Ali Kitapcı’yı karalayamayacak, suçlarınızı aklayamayacaksınız

kategori:

Cezaevlerinde kitap ve süreli yayınlara ilişkin keyfi yasaklamalar herkesin bildiği, gündem edilmeyecek kadar kanıksanmış sistematik devlet politikasıdır. Bu politikanın bir yansıması olarak, geçtiğimiz günlerde Bakırköy Kadın Kapalı Cezaevi’nde kalan, trans mahpus Esra Arıkan’a Meydan Gazetesi’nin verilmediği avukatı tarafından açıklandı.

Esra Arıkan geçtiğimiz Temmuz ayında idrar yollarındaki sıkıntının tedavisi için cinsiyet uyum ameliyatı olduğu Marmara Üniversitesi Eğitim ve Araştırma Hastanesi’ne sevk edilme talebi cezaevi yönetimi tarafından reddedilince açlık grevine başlaması ile gündeme gelmişti. Sağlığa ulaşım hakkı için mücadele eden, kamuoyuna sesini duyurmayı başaran ve sonunda talepleri karşılanan Esra’nın cezaevi yönetimi tarafınca “sakıncalı” olarak kodlanmasında şaşıracak bir şey yok.

Arkadaşlarının Esra’ya gönderdiği anarşist bir politik çizgide yayın yapan Meydan Gazetesi’nin “sakıncalı” bulunmuş ve teslim edilmemiş olmasına da şaşırmamak gerekiyor. Hele ki cezaevi yönetiminin gazetede “Gençlik Anarşizmde Örgütleniyor” başlıklı yazıyı “örgüt olmaya teşvik edici ifadelere yer verilmesi ve örgüt olmanın öneminden bahsetmesi” nedeniyle “sakıncalı” bulması kadar “olağan” bir durum yok. Esra’ya gazetenin verilmemesinin gerekçesi olarak gösterilen bir başka yazı ise “Anarşist Bir Demiryolcunun Hikayesi: Bizim Ali” başlığıyla yayınlanan röportaj. Meydan Gazetesi’nde yer alan yazıların hemen hemen hepsi politik bir içeriğe sahip, elbette ki mevcut düzene, devlete muhalif ve elbette ki tümü otoriteler tarafından “sakıncalı” bulunmayı hak ediyorlar.
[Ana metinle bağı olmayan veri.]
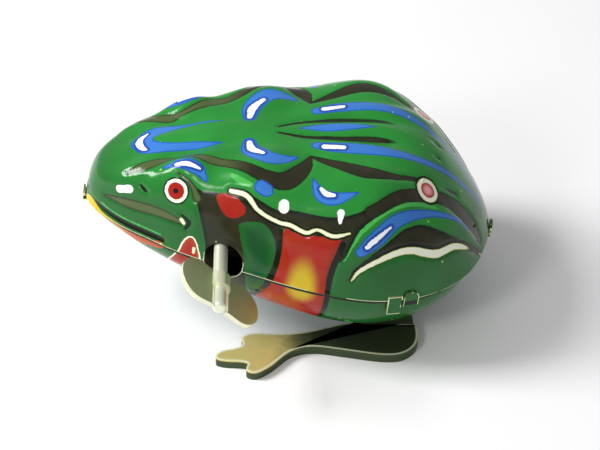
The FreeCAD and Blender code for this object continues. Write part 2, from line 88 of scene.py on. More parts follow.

Bu noktaya kadar olan her şeye “olağan”, fikirden ve bilgiden korkan devletin kanıksanmış zalimlikleri denilip geçilebilir. Ancak cezaevi yönetiminin kararında 10 Ekim katliamında yaşamını yitiren Ali Kitapcı’nın yaşamından bahseden röportaj ile ilgili “terör örgütü üyesinin hayatından alıntılar yapılarak, övgüyle bahsedildiği” denilmesini kabul etmemizi kimse beklemesin.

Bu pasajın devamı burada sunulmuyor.